The press conference wasn’t a very big affair, and I found myself seated in the front row, just a few feet from Jesse Jackson on my left and Coretta Scott King on the right. I waited patiently as they did the main business of explaining how the King Center was doing and what their current plans were. As the conference rumbled to a close, I raised my hand and observed. "As a journalist from Philadelphia, I was astonished this morning to find not a single trace of Black Atlanta along the periphery of the Sun Dial. Why is that?”

There was a painful pause, during which Jesse Jackson laid the most baleful look on me I had had in a long time! Finally, Mrs. King broke the awkward silence: "I’m glad you brought that up. Six months ago I raised the same question with the manager of the Peachtree Plaza and didn’t get a very satisfactory answer. I thought of going to the Westin management in Seattle, but I got tied down with other things I couldn’t put off. I really wanted them to list the Center there.”

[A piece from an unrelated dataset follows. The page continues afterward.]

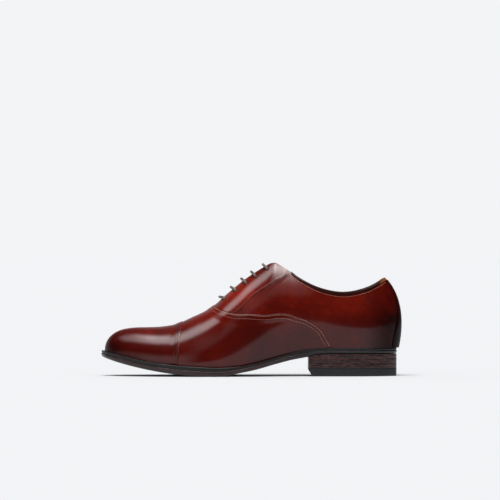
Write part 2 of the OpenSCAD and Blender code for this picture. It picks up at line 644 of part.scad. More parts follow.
// one bar from one side to the other, through both holes
function bar(k, side) = [
  eyelet_in(k, side), eyelet_out(k, side), bar_over(k, side),
  bar_over(k, -side), eyelet_out(k, -side), eyelet_in(k, -side)
];
lace_route = concat(
  [lace_tail(3, -1)],
  bar(3, -1),
  [run_by(2, 1, -2 * pass_by)],
  bar(1, 1),
  bar(0, -1),
  [run_by(1, 1, 2 * pass_by)],
  bar(2, 1),
  [run_by(3, -1, 2 * pass_by)],
  bar(4, -1),
  [lace_tail(4, 1)]
);
// route with every corner rounded
function rounded(path, reach) = concat([path[0]], [
  for (i = [1:len(path) - 2]) let (
      a = path[i - 1] - path[i],
      b = path[i + 1] - path[i],
      d = min(reach, 0.46 * norm(a), 0.46 * norm(b)),
      p = path[i] + a / norm(a) * d,
      q = path[i] + b / norm(b) * d
    ) each [for (u = [0, 0.33, 0.67, 1]) mix(mix(p, path[i], u), mix(path[i], q, u), u)]
], [path[len(path) - 1]]);
// rings carried along a route without twisting
function turned(v, a, b) = let (w = cross(a, b), c = a * b)
  v * c + cross(w, v) + w * ((w * v) / (1 + c));
function heading(path, i) = let (
    a = i == 0 ? path[0] : path[i - 1],
    b = i == len(path) - 1 ? path[i] : path[i + 1]
  ) (b - a) / norm(b - a);
function carried(path, i, v, out = []) = i >= len(path) ? out
  : let (
      h = heading(path, i),
      w = i == 0 ? v : turned(v, heading(path, i - 1), h),
      x = (w - h * (w * h)) / norm(w - h * (w * h))
    ) carried(path, i + 1, x, concat(out, [x]));
module cord(path, d) {
  h = heading(path, 0);
  start = abs(h[2]) < 0.8 ? cross(h, [0, 0, 1]) : cross(h, [1, 0, 0]);
  up = carried(path, 0, start / norm(start));
  sweep([for (i = [0:len(path) - 1]) let (y = cross(heading(path, i), up[i]))
    [for (a = [0:45:315]) path[i] + (up[i] * cos(a) + y * sin(a)) * (d / 2)]]);
}
module lace() {
  color([0.3, 0.24, 0.2]) cord(rounded(lace_route, 2.3), lace_diameter);
}

// route of each tucked end along the inside of the wall: station, height share
end_route_lateral = [
  [13, 0.7], [20, 0.58], [30, 0.45], [42, 0.33], [54, 0.22], [64, 0.15], [74, 0.13], [84, 0.13]
];
end_route_medial = [
  [26, 0.68], [33, 0.56], [43, 0.42], [53, 0.3], [62, 0.2], [70, 0.15], [78, 0.13], [86, 0.13]
];
aglet_length = 20;
// depth of a cord that hugs the lining, measured a little ahead to clear the counter
function hug(s) = lining_top(s + 14) - facet_room - lining - 1.1 - lace_diameter / 2;
function end_path(k, side, route) = let (
    a = lace_tail(k, side),
    b = skin(eyelet_s[k] + 6, eyelet_t[k] - 0.1, side, lace_in - 0.15),
    d = (b - a) / norm(b - a)
  ) rounded(concat([a + d * 0.1, b], [for (q = route) skin(q[0], q[1], side, hug(q[0]))]), 5);
end_lateral = end_path(3, -1, end_route_lateral);
end_medial = end_path(4, 1, end_route_medial);
module lace_end_lateral() {
  color([0.3, 0.24, 0.2]) cord(end_lateral, lace_diameter);
}
module lace_end_medial() {
  color([0.3, 0.24, 0.2]) cord(end_medial, lace_diameter);
}
module aglet(path) {
  h = heading(path, len(path) - 1);
  color([0.18, 0.12, 0.1])
    translate(path[len(path) - 1] + h * 0.1)
      rotate([0, acos(h[2]), atan2(h[1], h[0])])
        cylinder(h = aglet_length, d = lace_diameter + 0.2, $fn = 32);
}
module aglet_lateral() {
  aglet(end_lateral);
}
module aglet_medial() {
  aglet(end_medial);
}

toe_cap();
vamp();
quarter_lateral();
quarter_medial();
facing_lateral();
facing_medial();
backstay();
collar_binding();
vamp_lining();
toe_puff();
quarter_lining_lateral();
quarter_lining_medial();
heel_counter();
tongue();
tongue_lining();
outsole();
welt();
cork_filler();
shank();
insole_board();
sock();
heel_lift_1();
heel_lift_2();
heel_lift_3();
top_piece();
lace();
lace_end_lateral();
lace_end_medial();
aglet_lateral();
aglet_medial();
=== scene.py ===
"""Looks of a leather oxford shoe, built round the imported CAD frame.

The last, the seams and the routes are those of the part's source, in millimetres. Meshes are made in metres.
"""
import math

import bmesh
import bpy
import numpy as np
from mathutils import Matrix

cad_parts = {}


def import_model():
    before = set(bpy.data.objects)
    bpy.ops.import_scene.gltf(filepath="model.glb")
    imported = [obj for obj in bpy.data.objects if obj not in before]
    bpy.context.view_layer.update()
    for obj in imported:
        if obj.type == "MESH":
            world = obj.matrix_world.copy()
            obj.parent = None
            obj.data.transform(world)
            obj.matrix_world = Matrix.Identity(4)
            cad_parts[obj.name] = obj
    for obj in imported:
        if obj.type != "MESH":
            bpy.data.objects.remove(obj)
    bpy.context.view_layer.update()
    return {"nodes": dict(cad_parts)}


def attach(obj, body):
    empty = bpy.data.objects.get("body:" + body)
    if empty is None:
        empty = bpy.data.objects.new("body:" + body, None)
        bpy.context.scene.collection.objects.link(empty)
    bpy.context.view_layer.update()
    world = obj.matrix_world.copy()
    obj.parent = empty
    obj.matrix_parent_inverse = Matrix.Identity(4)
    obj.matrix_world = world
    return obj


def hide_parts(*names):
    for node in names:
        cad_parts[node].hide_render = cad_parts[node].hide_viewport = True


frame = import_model()
scene = bpy.context.scene
MM = 0.001

# ---- sizes of the part, in millimetres ----
LEATHER, LINING, STIFFENER = 1.3, 0.85, 0.8
AIR, FACET_ROOM = 0.3, 0.4
LAP_STEP, LAP_WIDTH = 0.5, 8
SEAM_DROP, SEAM_ROOM = 0.85, 0.25
FLANGE = 8
BINDING_HEIGHT = 2.6
OUTSOLE_SHARE, WELT_REACH = 0.56, 5.2
TOP_PIECE = 8.2
HEEL_HIGH = 22.2
INSOLE = 2.4
LACE = 2.6
EYELET_BORE = 3.6
AGLET = 20


class Table:
    """A smooth curve through rows, each a place followed by its values."""

    def __init__(self, rows, first=None, last=None):
        rows = np.array(rows, float)
        self.x, self.y = rows[:, 0], rows[:, 1:]
        gap = np.diff(self.x)[:, None]
        rise = np.diff(self.y, axis=0) / gap
        self.slope = np.empty_like(self.y)
        self.slope[1:-1] = (rise[:-1] * gap[1:] + rise[1:] * gap[:-1]) / (gap[1:] + gap[:-1])
        self.slope[0] = rise[0] if first is None else first
        self.slope[-1] = rise[-1] if last is None else last

    def __call__(self, s):
        s = np.asarray(s, float)
        i = np.clip(np.searchsorted(self.x, s, side="right") - 1, 0, len(self.x) - 2)
        h = (self.x[i + 1] - self.x[i])[..., None]
        u = (s - self.x[i])[..., None] / h
        v = 1 - u
        ends = self.y[i] * (1 + 2 * u) * v * v + self.y[i + 1] * u * u * (3 - 2 * u)
        return ends + h * u * v * (self.slope[i] * v - self.slope[i + 1] * u)


feather_z = Table([
    (-149, 25.6), (-134, 22), (-108, 15.9), (-77, 11.5), (-53, 9.7), (-31, 8.9), (-13, 10.1),
    (5, 13.6), (22, 18.5), (40, 23.6), (57, 27), (72, 28), (86, 28.2), (100, 28.2), (170, 28.2),
])
edge_depth = Table([
    (-155, 6.2), (-134, 7.9), (-108, 8.2), (-77, 9), (-53, 9.5), (-40, 9.2), (-28, 8.9), (-13, 7),
    (5, 6.8), (22, 6.9), (40, 7.3), (57, 7.4), (66, 5.9), (74, 5.7), (84, 5.7), (170, 5.7),
])
feather_plan = Table([
    (-150, -146.6, 0, 0), (-143, -144.4, 9.8, 9.4), (-133, -137.6, 18.6, 17.8),
    (-121, -127.4, 26.2, 25.2), (-107, -112.5, 33.4, 32.4), (-92, -94, 39.6, 38.8),
    (-74, -74, 44.2, 43.6), (-52, -52, 46.8, 44.6), (-30, -30, 45.2, 40.6), (-6, -6, 39.4, 33.4),
    (18, 18, 33, 27.6), (42, 42, 28.8, 26.2), (66, 66, 28.6, 27.6), (88, 88, 29.6, 29.2),
    (106, 106, 29.6, 29.6), (121, 119.5, 27, 27), (134, 131, 21.6, 21.6), (145, 140.2, 13.6, 13.6),
    (154, 145.2, 5.8, 5.8), (160, 146.4, 0, 0),
], (0, 1.55, 1.5), (0, -1.05, -1.05))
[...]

When I got back to Philly, I wrote an irate letter to the president of the Westin chain with copies to their Peachtree man. First I told him how hard I had to work to get a TV which played PBS, and then how disappointed I was at how completely the Sun Dial ignored the black side of Atlanta. In due course I got a very fulsome letter in which the Westin head said he and his chain were great supporters of Public TV and that the next time I used a Westin hotel you can bet there’d be PBS access, and that he would contact their Peachtree man and see if they couldn’t make the Sun Dial shine on all aspects of Atlanta, white, black and whatever.

I popped into the hotel the next February to take a pitstop at the Sun Dial on my way to Montgomery for the dedication of the new Maya Lin monument to Dr. King. Hmm. Still no black Atlanta University. And no King Center. Hmmmm. Aha. Here’s one mark—Ebenezer Baptist Church, the congregation that three generations of Kings headed. You can see how the PR thinker thought: no Cracker Aristocrat is going to have his drinking upset by a Baptist Church with a strange name. Well, Mrs. King, you can’t win them all! On the positive side, there was the most intellectually and aesthetically attractive Black History exhibition in the hotel’s lobby that I have yet seen. Little steps. In the right direction.

The King family squabble, a function of Mrs. King’s disabling stroke, is very sad. I met Yolanda in 1976 when I was interviewing people for my San Francisco weekly radio show, “Museroom West" over KALW-FM, the public station of the Unified School District. I had flown down to the opening of “Selma!” at the Huntington Hartford Theatre (strangely situated on Vine and SELMA street)!

I was disappointed that this musical on the crucial episode in King’s fight for rights did so poorly at the box office. Groucho Marx, leaning on his girl friend/nurse’s arm, had arisen from a sick bed to pay honor to his friend King. One young fool was bugging the sick Groucho for an autograph. I crudely shamed him to flee.

After the premiere performance, there was an after party at the Brown Derby. I asked Redd Foxx why he was investing his hard earned “Sanford and Son” money in this very speculative “Civil Rights Musical”: "So the black entertainers coming after me won’t have to put up with the shit I had to,” he replied tartly, half friendly and half pissed. Yolanda, sitting next to him, was more even keeled. “We have to use any and all means to keep my Father’s message in focus and continuing to make for non-violent change.”

It is so sad that their father’s great movement seems to be guttering out with an $11 million neglected rehab bill while two of his children got six figure salaries. For Tommy Taylor, the Vegas song and dance man who was the star of “Selma!”, it was a chance for him to Do Good with his entertainer’s talents.

On my serendipitous bus trip to Montgomery it was my good fortune to sit next to a Rosa Park ringer. There is a kind of moral grandeur in those kind but tough black women who suffered through the transitional generation from DuBois to King. I’m always amazed at how humble and deep they so often are. Theirs were the kind of daily lives that nurtured the Kings who changed so much.